Other writers spend their whole lives trying to return to a place that felt right, even when they know it is impossible. In her essay, “Vesica Piscis”, memoirist Leigh Newman writes, “There are places that feel like home and places that feel like where you live. The home-feeling ones ruin you for life.” Newman grew up near Anchorage, and as an adult tried to recreate the wilds of the Alaskan bush in her Brooklyn backyard. To her surprise, it wasn’t the salmon smoker or Alaskan currents she grew in her backyard, but a person who made her feel most at home: an old Italian neighbor named Sal with whom she traded tomatoes over the backyard fence, who was busy trying to recreate his homeland of Sicily in his own garden.

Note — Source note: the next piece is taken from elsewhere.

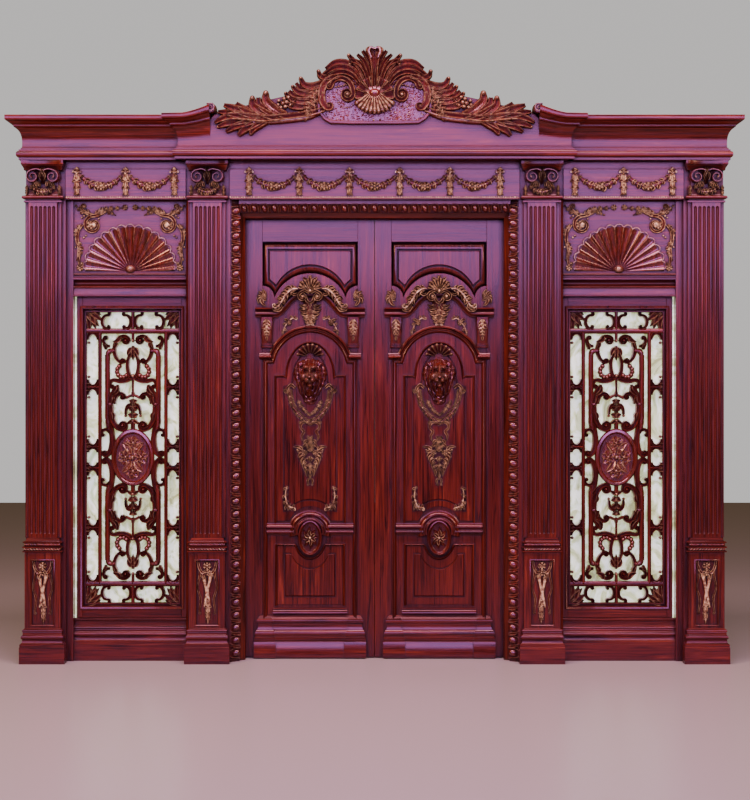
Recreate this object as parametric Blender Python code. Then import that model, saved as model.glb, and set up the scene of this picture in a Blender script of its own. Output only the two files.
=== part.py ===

All of the essays in the book are written by women, which seemed more a necessity than a choice in the editorial process. Not because we wanted to suggest that men’s role in creating home is somehow less important, but because we wanted to give space for a new kind of imagining of home. Hillary Clinton once famously remarked, “I suppose I could have stayed home and baked cookies and had teas.” And yet, it is so much more complicated than that; the black-and-white dichotomy of either/or, stay home or go to work, is the source of much frustration across the pages of this anthology. We hear from Kate Lebo, a baker and writer whose home is the place “where I stirred pots, moved pens, read poems, all without boyfriend or husband or children.” And in her essay, “In the Kitchen”, co-editor Margot Kahn meditates on her slyly radical grandmother, whose life’s work seemed to focus on producing a dedicated rotation of food from the kitchen (“Brisket, kugel, banana cake. Brisket, kugel, banana cake.”), never teaching her children to cook. “Women grooming their daughters to be good housewives teach them how to cook, no? A woman grooming her daughter to be something else in the world would keep her out of the kitchen.” Staying home, leaving home, home-making, and home-breaking are all political acts for women.
Regardless of their choices, mothers figure in nearly every story here. In her essay “Between My Teeth,” novelist Naomi Jackson writes, “I learned how to make home from the women who made me. I’ve taken these lessons with me into the world, carrying them, as Maya Angelou once said, between my teeth, in these years when I’ve learned to call home anywhere I rest my head at night.” And Cowlitz Indian tribe member Elissa Washuta writes in “Undergraduate Admissions Essay Draft”, “I didn’t know, then, that there were places without crickets, without mothers.” Often, home is seen most clearly in its absence.
This is the same for me. That summer day as I pedaled and clanked down the road, my talismans of copper and cloth tucked away in my bag, I didn’t know where I was going. I just knew I needed to leave. And when I returned just after dark that night, after realizing I hadn’t packed any food to eat, home suddenly became a choice. Sometimes you have to leave a place in order to see it.
I can’t pedal back to that same home, with my parents waiting up for me, my place set at the dinner table. But I now keep that little battered license plate on my writing desk to remind me that I can keep pedaling, as long as I need.
Kelly McMasters is the author of Welcome to Shirley: A Memoir From an Atomic Town, and is co-editor of This Is the Place: Women Writing About Home. Her essay in the collection is called “The Leaving Season.”